Reputation: 91
I'm currently trying to create a neural network to classify objects, given an image. The images can be a composition of objects such that the multi-label sums up to 1, e.g. one multi-label could look like: [0.3, 0.0, 0.7] for label_1, label_2, and label_3, respectively. These are not probabilities but rather the fractional amount of each object in the image.
Here's where most of my confusion comes in. Activations such as sigmoid and softmax convert the logits into probabilities. The multi-labels problems I have found seem to deal with boolean labels, in which case one could use a sigmoid activation (where probabilities across the labels do not need to sum up to 1) and perhaps set a probability threshold that defines a positive.

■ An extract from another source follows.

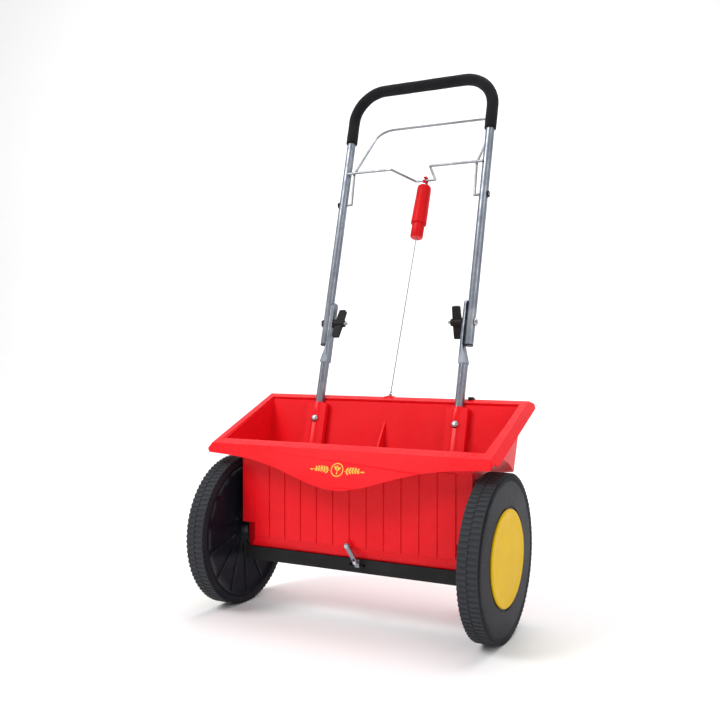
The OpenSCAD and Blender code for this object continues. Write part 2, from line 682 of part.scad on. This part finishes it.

Using a similar approach, could I classify my problem? I originally thought of using softmax and interpreting the probabilities as fractions, as they also sum up to 1, but I'm not sure how mathematically sound that would be, particularly once I account for very small fractions in the labels. And that's not even to mention an accuracy metric.
Or perhaps I'm aproaching it from the wrong angle entirely. The problem started as a single-label multi-class problem, only taking into account the majority class for each image, so I have only looked into classification methods. Perhaps I should be using regression and a loss function such as MSE?
What do you guys think?
Upvotes: 0
Views: 38